Data extracted from a collection
━━━━━━━━━━━━━━━━━━━━━━━━━━━━━━
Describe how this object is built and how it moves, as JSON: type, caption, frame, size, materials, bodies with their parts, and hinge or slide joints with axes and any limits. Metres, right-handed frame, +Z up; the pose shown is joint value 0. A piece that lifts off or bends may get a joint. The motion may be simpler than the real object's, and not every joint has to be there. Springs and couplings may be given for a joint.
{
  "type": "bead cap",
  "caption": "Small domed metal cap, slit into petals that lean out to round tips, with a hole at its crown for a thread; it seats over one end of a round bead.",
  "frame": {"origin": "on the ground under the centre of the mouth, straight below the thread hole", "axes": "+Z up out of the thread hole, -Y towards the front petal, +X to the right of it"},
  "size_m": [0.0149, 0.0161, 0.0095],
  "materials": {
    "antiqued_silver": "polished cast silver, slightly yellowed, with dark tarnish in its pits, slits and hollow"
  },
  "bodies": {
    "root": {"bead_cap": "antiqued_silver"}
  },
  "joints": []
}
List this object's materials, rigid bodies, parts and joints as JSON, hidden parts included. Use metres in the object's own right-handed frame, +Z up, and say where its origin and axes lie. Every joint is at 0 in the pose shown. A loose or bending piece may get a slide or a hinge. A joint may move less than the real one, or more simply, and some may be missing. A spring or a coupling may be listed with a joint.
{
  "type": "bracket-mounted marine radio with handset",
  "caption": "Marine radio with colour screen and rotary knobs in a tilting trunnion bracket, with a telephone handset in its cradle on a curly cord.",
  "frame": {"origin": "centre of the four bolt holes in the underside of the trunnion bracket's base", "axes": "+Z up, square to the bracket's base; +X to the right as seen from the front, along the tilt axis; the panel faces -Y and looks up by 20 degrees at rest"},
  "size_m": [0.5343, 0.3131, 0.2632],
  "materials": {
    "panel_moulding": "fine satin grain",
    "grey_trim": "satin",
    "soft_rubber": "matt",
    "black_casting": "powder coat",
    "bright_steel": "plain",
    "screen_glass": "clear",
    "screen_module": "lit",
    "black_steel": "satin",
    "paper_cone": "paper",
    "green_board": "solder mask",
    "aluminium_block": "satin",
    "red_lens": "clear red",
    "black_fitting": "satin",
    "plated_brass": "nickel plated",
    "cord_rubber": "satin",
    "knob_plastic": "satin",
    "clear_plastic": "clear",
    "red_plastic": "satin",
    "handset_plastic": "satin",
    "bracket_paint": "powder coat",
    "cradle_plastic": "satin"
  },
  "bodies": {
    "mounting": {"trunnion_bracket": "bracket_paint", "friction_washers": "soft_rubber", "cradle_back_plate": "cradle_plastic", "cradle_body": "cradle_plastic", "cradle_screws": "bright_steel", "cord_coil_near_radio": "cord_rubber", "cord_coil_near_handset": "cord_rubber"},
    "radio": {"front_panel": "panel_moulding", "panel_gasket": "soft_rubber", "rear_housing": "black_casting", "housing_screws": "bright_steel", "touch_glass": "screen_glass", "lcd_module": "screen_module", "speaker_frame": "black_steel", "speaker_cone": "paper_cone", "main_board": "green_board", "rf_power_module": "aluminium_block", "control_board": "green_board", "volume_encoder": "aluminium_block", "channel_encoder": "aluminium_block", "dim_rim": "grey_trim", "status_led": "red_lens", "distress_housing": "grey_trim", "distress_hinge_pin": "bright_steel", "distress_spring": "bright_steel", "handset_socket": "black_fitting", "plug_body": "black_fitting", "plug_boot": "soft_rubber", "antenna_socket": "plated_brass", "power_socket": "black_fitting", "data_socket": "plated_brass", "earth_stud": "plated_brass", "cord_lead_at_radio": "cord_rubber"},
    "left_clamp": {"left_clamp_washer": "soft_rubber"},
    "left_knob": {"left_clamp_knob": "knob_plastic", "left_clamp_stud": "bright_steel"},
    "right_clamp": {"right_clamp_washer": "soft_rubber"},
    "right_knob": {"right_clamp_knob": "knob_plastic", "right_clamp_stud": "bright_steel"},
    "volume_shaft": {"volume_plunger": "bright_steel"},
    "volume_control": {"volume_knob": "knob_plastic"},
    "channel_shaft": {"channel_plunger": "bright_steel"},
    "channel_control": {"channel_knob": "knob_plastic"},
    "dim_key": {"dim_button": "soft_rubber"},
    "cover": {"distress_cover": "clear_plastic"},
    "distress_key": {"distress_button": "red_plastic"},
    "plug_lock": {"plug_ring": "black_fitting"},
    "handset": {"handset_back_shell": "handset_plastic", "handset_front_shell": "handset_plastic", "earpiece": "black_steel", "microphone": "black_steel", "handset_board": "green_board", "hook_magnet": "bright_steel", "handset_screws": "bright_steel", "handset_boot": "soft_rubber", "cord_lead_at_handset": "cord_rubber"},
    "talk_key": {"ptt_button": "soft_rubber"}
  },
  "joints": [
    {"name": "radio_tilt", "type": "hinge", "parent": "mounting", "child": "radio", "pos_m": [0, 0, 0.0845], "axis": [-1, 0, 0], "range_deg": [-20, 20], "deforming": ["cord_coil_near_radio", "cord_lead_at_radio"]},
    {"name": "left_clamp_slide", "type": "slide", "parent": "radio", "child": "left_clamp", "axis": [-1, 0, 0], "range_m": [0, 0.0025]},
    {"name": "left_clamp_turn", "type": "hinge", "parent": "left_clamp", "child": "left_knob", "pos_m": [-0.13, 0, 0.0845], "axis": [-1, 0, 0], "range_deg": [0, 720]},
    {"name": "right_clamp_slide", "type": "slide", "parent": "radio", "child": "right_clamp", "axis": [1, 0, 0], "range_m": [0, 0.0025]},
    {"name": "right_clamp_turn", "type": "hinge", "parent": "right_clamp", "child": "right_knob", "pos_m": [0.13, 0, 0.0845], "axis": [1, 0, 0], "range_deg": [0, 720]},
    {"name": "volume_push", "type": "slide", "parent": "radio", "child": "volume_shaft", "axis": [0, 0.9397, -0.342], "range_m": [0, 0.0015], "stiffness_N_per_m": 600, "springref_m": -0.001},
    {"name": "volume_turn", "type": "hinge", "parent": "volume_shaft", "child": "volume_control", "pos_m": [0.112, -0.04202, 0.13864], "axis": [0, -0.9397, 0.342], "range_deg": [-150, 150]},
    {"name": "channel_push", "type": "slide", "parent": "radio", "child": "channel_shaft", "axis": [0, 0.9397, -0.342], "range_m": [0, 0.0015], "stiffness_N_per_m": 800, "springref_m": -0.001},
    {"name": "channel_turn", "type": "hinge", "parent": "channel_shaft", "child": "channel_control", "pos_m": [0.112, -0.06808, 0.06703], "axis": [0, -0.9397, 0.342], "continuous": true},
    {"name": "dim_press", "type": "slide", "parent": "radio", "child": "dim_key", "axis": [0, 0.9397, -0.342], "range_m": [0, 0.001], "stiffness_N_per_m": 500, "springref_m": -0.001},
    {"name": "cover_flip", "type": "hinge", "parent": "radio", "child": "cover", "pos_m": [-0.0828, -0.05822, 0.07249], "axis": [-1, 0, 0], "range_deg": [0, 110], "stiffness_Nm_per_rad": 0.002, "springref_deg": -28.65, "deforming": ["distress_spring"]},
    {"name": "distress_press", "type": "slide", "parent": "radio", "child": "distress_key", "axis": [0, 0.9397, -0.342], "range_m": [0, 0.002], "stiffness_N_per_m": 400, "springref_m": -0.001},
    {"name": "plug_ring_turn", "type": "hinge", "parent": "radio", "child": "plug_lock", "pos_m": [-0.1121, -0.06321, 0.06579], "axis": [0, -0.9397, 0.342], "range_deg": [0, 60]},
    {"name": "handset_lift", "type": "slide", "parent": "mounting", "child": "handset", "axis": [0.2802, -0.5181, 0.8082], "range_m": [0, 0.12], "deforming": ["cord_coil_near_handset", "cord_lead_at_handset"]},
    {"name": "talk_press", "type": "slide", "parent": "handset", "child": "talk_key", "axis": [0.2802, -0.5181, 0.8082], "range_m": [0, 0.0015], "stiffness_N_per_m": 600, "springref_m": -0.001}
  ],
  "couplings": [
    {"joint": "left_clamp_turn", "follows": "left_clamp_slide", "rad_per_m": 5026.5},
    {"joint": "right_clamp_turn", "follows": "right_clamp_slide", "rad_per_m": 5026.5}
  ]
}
━━━━━━━━━━━━━━━━━━━━━━━━━━━━━━
Tell how many lines of the material above hold "materials", answering with a bare number.

◆ **Correct output**:
4